The group maintains ties with the International Rescue and Assistance League in France and the United Firemen without Frontiers in Spain. It also has associates in the United States, El Salvador, Bolivia, Peru, Germany and Indonesia. Within Mexico, the group coordinates with social organizations and government agencies such as the Secretary of the Navy, the Secretary of Defense and the Secretary of the Interior. However, their longest association is with the government of Mexico City, whose professional ambulance corps along with the Mexican Red Cross assisted with the initial training of rescue dogs.

History

The organization began when a group of youths decided to help with rescue efforts in the aftermath of the 1985 Mexico City earthquake They mostly assisted by searching collapsed buildings for victims, risking their own lives in the process. None of the initial volunteers had any training, experience or equipment, but now the Topos are a professional team which have aided in rescue efforts in Mexico and various countries.

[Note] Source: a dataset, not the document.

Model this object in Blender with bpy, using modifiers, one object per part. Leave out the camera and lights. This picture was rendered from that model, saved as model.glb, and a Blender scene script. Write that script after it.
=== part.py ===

The group was formally organized in February 1986, five months after the earthquake, in part because Mexico did not have any formal search and rescue training or services.

Since 1985, the Topos have assisted rescue and recovery efforts in over twenty-two countries. On volunteers´uniforms one can see written where s/he has been to help. One of the first was the 1986 San Salvador earthquake, only one year after the earthquake that was the impetus for the group's founding. Within Mexico, they have assisted after disasters in Manzanillo, Puebla and Oaxaca. They usually travel by commercial airliner, which limits equipment to thirty kilograms per person. Most of this equipment is simple, such as picks, drills and eyebolts.

Outside of Mexico, they have been to Taiwan, New York City, and Iran.

However, they state that the most difficult work they have done so far was in Indonesia, after the 2004 tsunami. The brigade pays for most of its own expenses, which often has them arriving by whatever means is available. When they went to Indonesia, the heavily discounted plane tickets from Japan Airlines only took them as far as Singapore. Once there, the group did not have money for the ferry to Indonesia and had to leave much of its equipment behind. The workers themselves made it to Banda Aceh only because a Baptist minister overheard the group arguing over money and gave them the US$400 they needed to cross. They ate whatever they could, slept in tents distributed by the Chinese government and hitched rides to disaster sites on Indonesian police trucks. Most of the work done was to remove bodies from the mud and debris left behind by the tsunami.

The Topos' first venture into Europe to Abruzzo, Italy, after the earthquake there in April 2009.

The group participated in efforts after the 2010 Haiti earthquake. The first group of six left on 14 January for the country from Cancún. The initial group went to assess the situation with later groups, including the canine unit going later. The Topos rescued 15 people alive in the capital.

As of January 2010, no volunteer had lost his or her life on duty.